I was wondering why ‘To a Friend Whose Work Has Come to Nothing‘ swam to the surface this week. Then I sat down and thought about it and wondered no longer. A poem about shamelessness? about the difficulty of honour in a time when Might is Right? Hmm, not so difficult to fathom, perhaps, after all.

I’m not enough of Yeats biographical scholar to know exactly which events prompted this poem, nor—as you’ll have gather from my thoughts re: practical criticism the other week—am I much bovvered. As with all great art, this poem offers us a hyperlink from the particular to the universal. Like ‘The Second Coming‘, ‘To a Friend Whose Work Has Come to Nothing’ considers with distate and condemnation what is happening in public life, where power is wielded by those ‘Who were it proved [t]he[y lie]/ Were neither shamed in [their] own/ Nor in [their] neighbours’ eyes’. Unlike ‘The Second Coming’, though, this one seems (to me anyway) to be a bit less paralysed by horror—more deliriously, ‘mad[ly]’ determined to find a place for honour, that ‘harder thing’. Although ‘defeat’ has happened; although the poem concedes the rather bleak rhetorical question ‘how can you compete[?]’; although the ‘laughing string’ is played by ‘mad fingers…/ Amid a place of stone’; and although it accepts that the private exultation to which we are exhorted is ‘of all things known…/ most difficult’: still. It’s not impossible.
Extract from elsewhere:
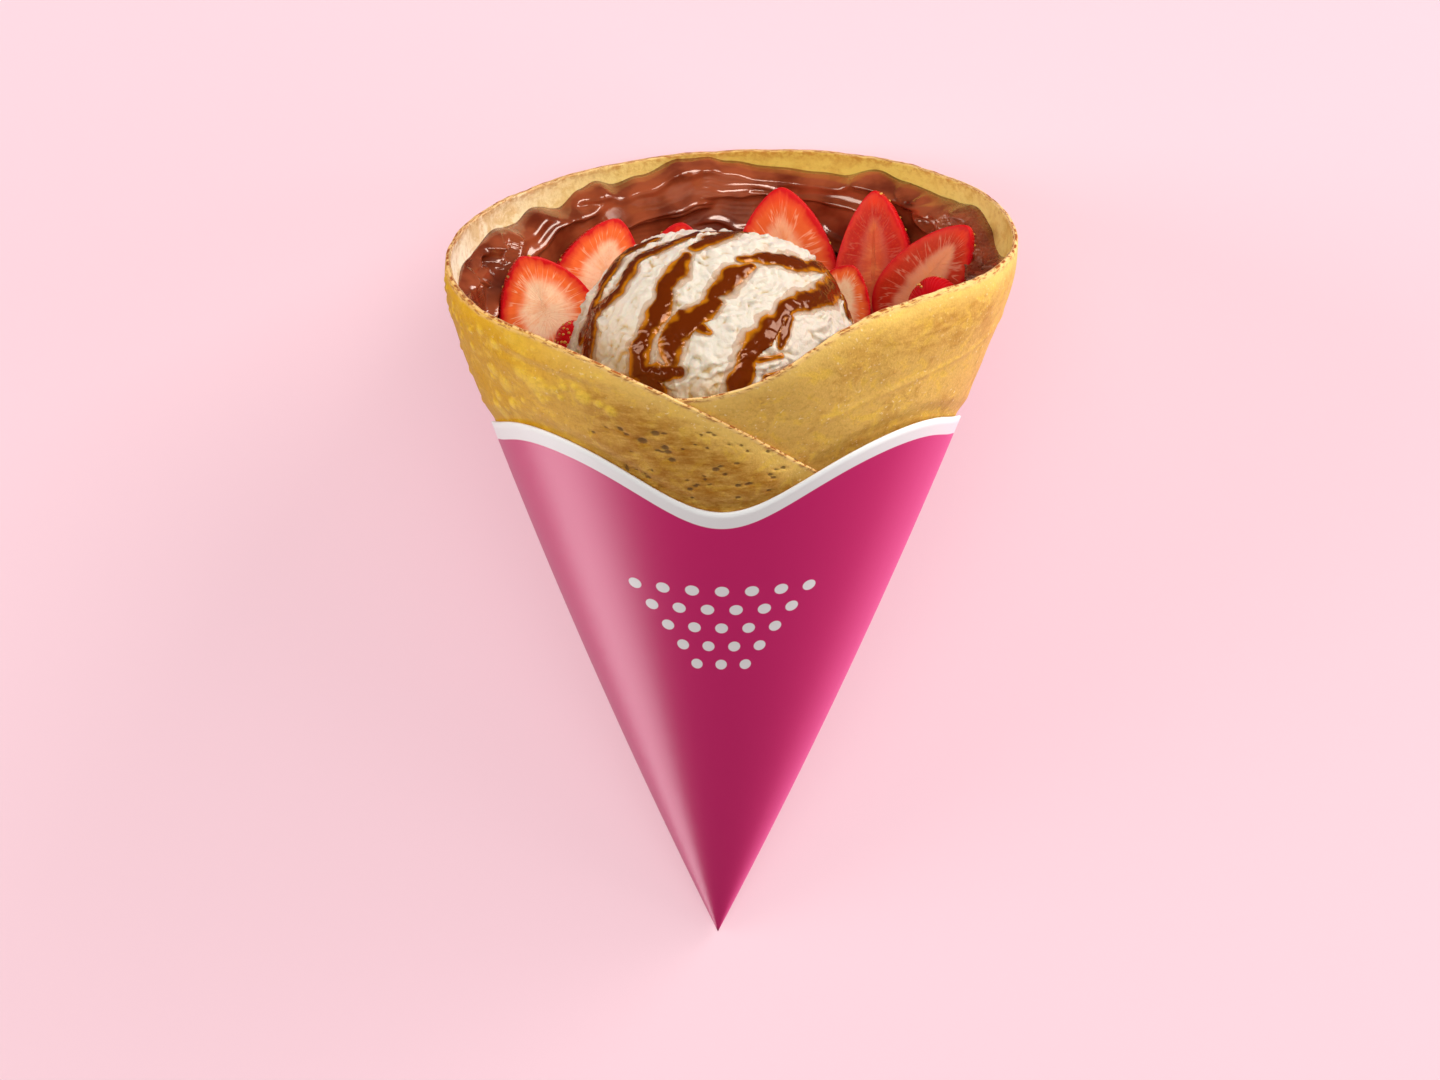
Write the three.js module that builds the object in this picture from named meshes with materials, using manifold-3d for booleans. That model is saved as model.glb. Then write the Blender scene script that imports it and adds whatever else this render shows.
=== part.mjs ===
// A crepe cone lying on its back: a rolled crepe in a paper sleeve, spread with chocolate inside and filled with
// a scoop of ice cream and cut strawberries. Millimetres, +Z up, the mouth towards +Y. The origin is on the
// flat strip under the sleeve that the cone rests on.
import * as THREE from "three";
import { mergeVertices } from "three/addons/utils/BufferGeometryUtils.js";
import Module from "manifold-3d";

const wasm = await Module();
wasm.setup();

// ---- Driving sizes ----
const FLARE = 0.456; // how fast the roll's radius grows with height at the tip
const BOW = 0.00035; // and how much it eases off, for each millimetre of height
const RIM_HEIGHT = 178.6; // the rim's height over the tip, along the roll's axis
const RIM_TILT = 3.8; // the right of the rim stands this much over the middle, the left as much under
const RIM_CURL = 2.8; // the rim turns in by this much over its last RIM_CURL_DEPTH
const RIM_CURL_DEPTH = 13;
const GAP = 0.3; // between touching pieces

const PAPER = 0.8; // the sleeve's wall, with its fold and glue
const TIP_SOLID = 6; // the paper's layers fill the tip up to here
const SLEEVE_EDGE = 140.6; // mean height of the sleeve's wavy top edge
const SLEEVE_WAVE = 8.2; // half of the wave's height
const SLEEVE_WAVES = 4;
const SLEEVE_SKEW = 0.17; // narrow dips and broad crests
const SLEEVE_TILT = 1.5; // the edge stands this much higher at the right, and lower at the left
const SLEEVE_SIDE = 3.5; // and this much higher round its sides, at 80 degrees

const SHEET = 2.5; // one layer of crepe
const ROLL_TIP = 14; // the crepe starts this far over the sleeve's tip
const FLOOR_HEIGHT = 136; // the rolled layers are solid up to here
const WALL_INSET = 0.9; // the filled wall is thicker than one layer by this
const SWELL_FROM = 0.4; // the crepe swells out over the sleeve's edge, until it is as wide as the sleeve
const SWELL_RISE = 5;
const LIP = 1.3; // the rounding of a cut edge

const SPREAD = 2.6; // mean thickness of the chocolate on the wall
const SPREAD_GAP = 0.4; // between the chocolate and the crepe
const SPREAD_BARE = 4.6; // crepe left bare over the chocolate at the back,
const SPREAD_BARE_SIDES = 3.4; // and this much more at the sides
const SPREAD_BARE_FRONT = 3; // and in front
const BED = 8; // thickness of the chocolate under the filling

const SCOOP_RADIUS = 35;
const SCOOP_BASE = 139.2; // the scoop is pressed flat on the bed at this height
const SCOOP_PLACE = new THREE.Vector3(-2, 152.3, 17.6); // along the cone: right, up the axis, to the front

const REST_LOW = 40; // the chord between these two heights of the back lies on the table
const REST_HIGH = 140;
const REST_FLAT = 0.5; // and the paper is pressed flat by this much at its ends
const REST_HEIGHT = 106; // the origin's height along the axis

const STEPS = 48; // facets round the cone

const degrees = THREE.MathUtils.degToRad;
const between = (value, from, to) => THREE.MathUtils.smoothstep(value, from, to);
const steps = (count, from, to) => Array.from({ length: count + 1 }, (_, i) => from + ((to - from) * i) / count);

// ---- The cone's own forms, by the angle round the axis (0 in front, 90 at the right) and the height ----
const rimHeight = (angle) => RIM_HEIGHT + RIM_TILT * Math.sin(degrees(angle));
const flareAt = (height) => height * (FLARE - BOW * height);
const rollRadius = (angle, height) =>
  flareAt(height) - RIM_CURL * Math.max(0, (height - rimHeight(angle)) / RIM_CURL_DEPTH + 1) ** 2;
const sleeveEdge = (angle) => {
  const turn = degrees(SLEEVE_WAVES * angle);
  const tilt = SLEEVE_TILT * Math.sin(degrees(angle));
  const side = SLEEVE_SIDE * Math.exp(-(((Math.cos(degrees(angle)) - 0.17) / 0.2) ** 2));
  return SLEEVE_EDGE + tilt + side - SLEEVE_WAVE * Math.cos(turn + SLEEVE_SKEW * Math.sin(turn));
};

// The outer flap comes from the left across the front and goes down under the sleeve.
const FLAP = { from: -68, to: 46, foot: 104, bend: -24, softness: 12, fall: 9.6, start: 10, least: 5 };
const flapEdge = (angle) =>
  rimHeight(angle) - FLAP.fall * Math.log(1 + Math.exp((angle - FLAP.bend) / FLAP.softness));

// The inner flap comes from the right and goes down behind the outer one.
const INNER = { level: 163.2, rise: 21.6, bend: 14.5, softness: 7.5, right: [45, 85], left: [-66, -54] };
const innerEdge = (angle) =>
  INNER.level + INNER.rise / (1 + Math.exp((INNER.bend - angle) / INNER.softness));
const wallEdge = (angle) => {
  const flap = angle < 0 ? between(angle, ...INNER.left) : 1 - between(angle, ...INNER.right);
  return rimHeight(angle) + flap * (innerEdge(angle) - rimHeight(angle));
};

// How far the wall lies inside the roll's outer surface: one layer in where the outer flap covers it.
const TUCK = { left: [-64, -52], right: [20, 95], rise: [92, 114] };
const tuck = (angle, height) => {
  const across = angle < 0 ? between(angle, ...TUCK.left) : 1 - between(angle, ...TUCK.right);
  return SHEET * across * between(height, ...TUCK.rise);
};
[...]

And it’s much more possible when you know someone else is alongside you.

In a—to me anyway—more palateable and nuanced way than Kipling, Yeats asks us to redefine our terms, to hang on to the idea that cleaving to honour and decency is its own kind of triumph. That process matters, not just product. Particularly at the moment, I’ll take all the reminders of that I can get.